▶ **SOURCE MATERIAL**
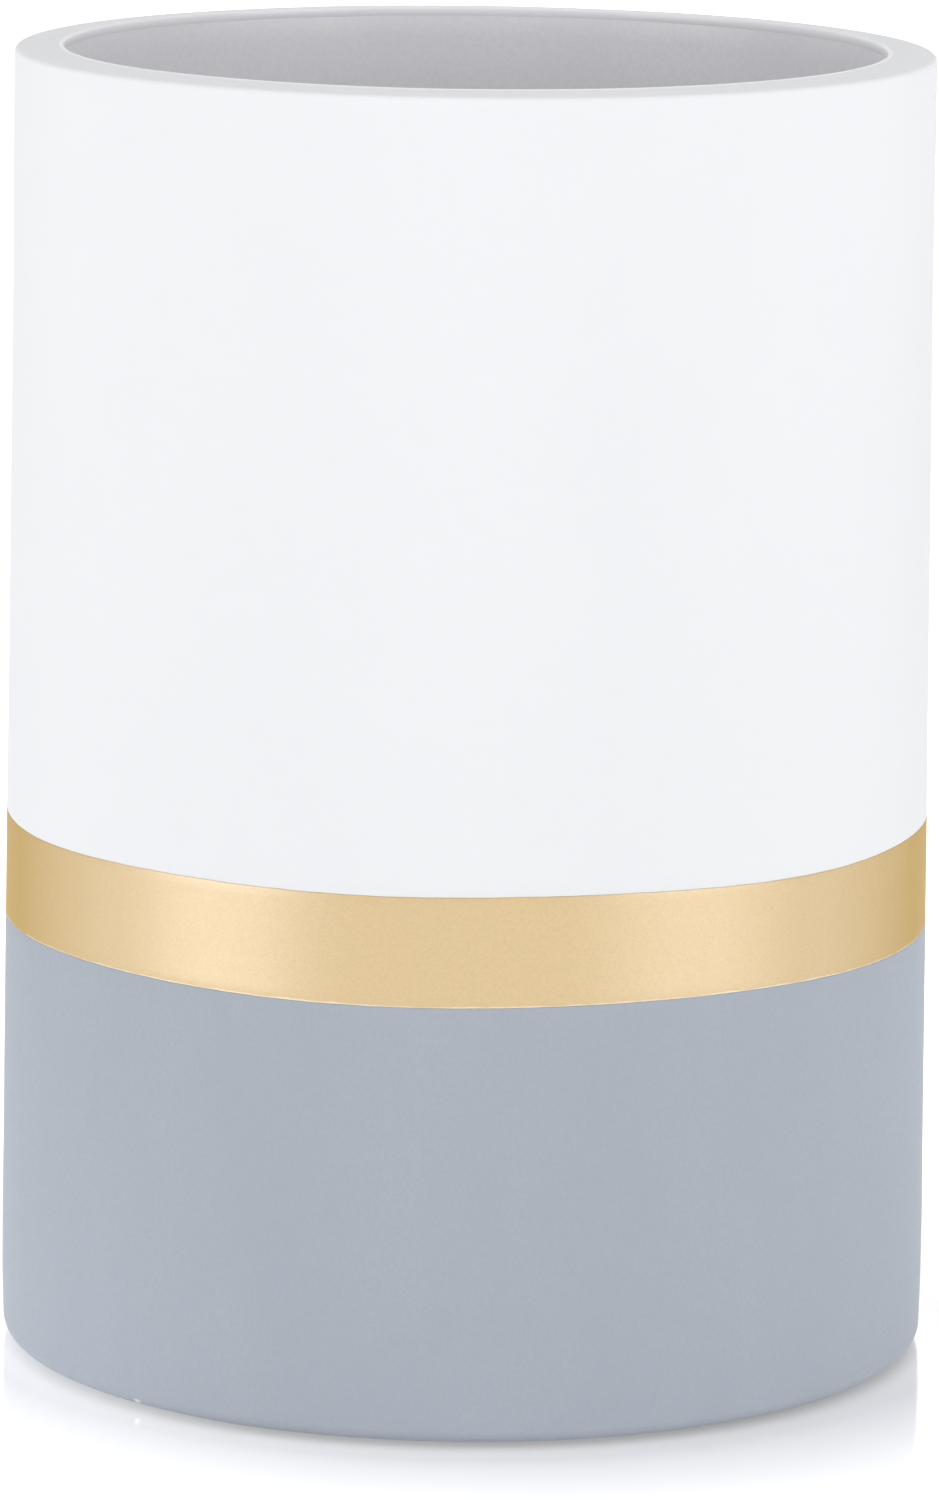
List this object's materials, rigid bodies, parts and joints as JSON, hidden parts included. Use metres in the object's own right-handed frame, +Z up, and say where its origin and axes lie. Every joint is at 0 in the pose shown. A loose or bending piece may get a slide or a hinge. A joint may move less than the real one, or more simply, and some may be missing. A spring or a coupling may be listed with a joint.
{
  "type": "bathroom tumbler",
  "caption": "Thick-walled round tumbler with a matt white upper wall, a flush gold band and a blue-grey lower wall, open at the top and standing on a thin foam pad.",
  "frame": {"origin": "centre of the surface that the tumbler stands on, which is the lower face of the base pad", "axes": "+Z up along the tumbler's axis, out of its mouth; X and Y are equivalent, because every piece is round"},
  "size_m": [0.0762, 0.0762, 0.1064],
  "materials": {
    "cast_resin": "bare filled polyester resin, pale and chalky, as it comes from the mould",
    "white_finish": "matt to satin white lacquer",
    "gold_finish": "satin metallic gold lacquer with a fine flake",
    "grey_finish": "matt blue-grey lacquer",
    "bore_finish": "satin off-white sealing lacquer",
    "adhesive_film": "pressure-sensitive adhesive film",
    "foam_rubber": "fine closed-cell foam rubber, off-white"
  },
  "bodies": {
    "root": {"cast_cup": "cast_resin", "white_coat": "white_finish", "gold_band": "gold_finish", "grey_coat": "grey_finish", "bore_lining": "bore_finish", "pad_adhesive": "adhesive_film", "base_pad": "foam_rubber"}
  },
  "joints": []
}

▶ **TASK DIRECTIONS**
Copy down the whole of the data above, matching it exactly.

▶ **SOLUTION**
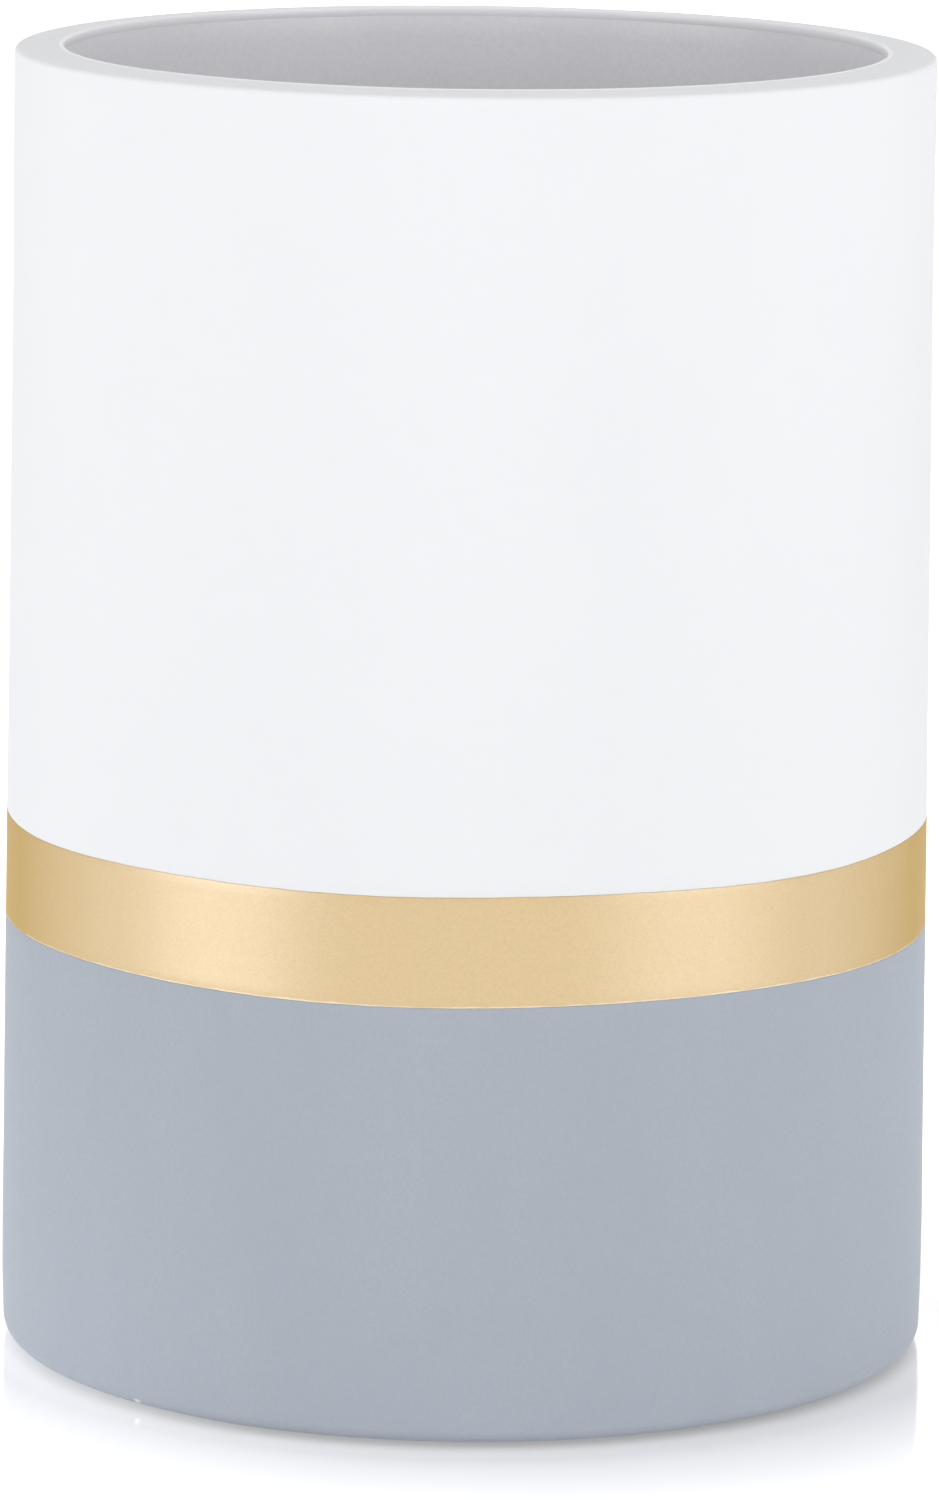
List this object's materials, rigid bodies, parts and joints as JSON, hidden parts included. Use metres in the object's own right-handed frame, +Z up, and say where its origin and axes lie. Every joint is at 0 in the pose shown. A loose or bending piece may get a slide or a hinge. A joint may move less than the real one, or more simply, and some may be missing. A spring or a coupling may be listed with a joint.
{
  "type": "bathroom tumbler",
  "caption": "Thick-walled round tumbler with a matt white upper wall, a flush gold band and a blue-grey lower wall, open at the top and standing on a thin foam pad.",
  "frame": {"origin": "centre of the surface that the tumbler stands on, which is the lower face of the base pad", "axes": "+Z up along the tumbler's axis, out of its mouth; X and Y are equivalent, because every piece is round"},
  "size_m": [0.0762, 0.0762, 0.1064],
  "materials": {
    "cast_resin": "bare filled polyester resin, pale and chalky, as it comes from the mould",
    "white_finish": "matt to satin white lacquer",
    "gold_finish": "satin metallic gold lacquer with a fine flake",
    "grey_finish": "matt blue-grey lacquer",
    "bore_finish": "satin off-white sealing lacquer",
    "adhesive_film": "pressure-sensitive adhesive film",
    "foam_rubber": "fine closed-cell foam rubber, off-white"
  },
  "bodies": {
    "root": {"cast_cup": "cast_resin", "white_coat": "white_finish", "gold_band": "gold_finish", "grey_coat": "grey_finish", "bore_lining": "bore_finish", "pad_adhesive": "adhesive_film", "base_pad": "foam_rubber"}
  },
  "joints": []
}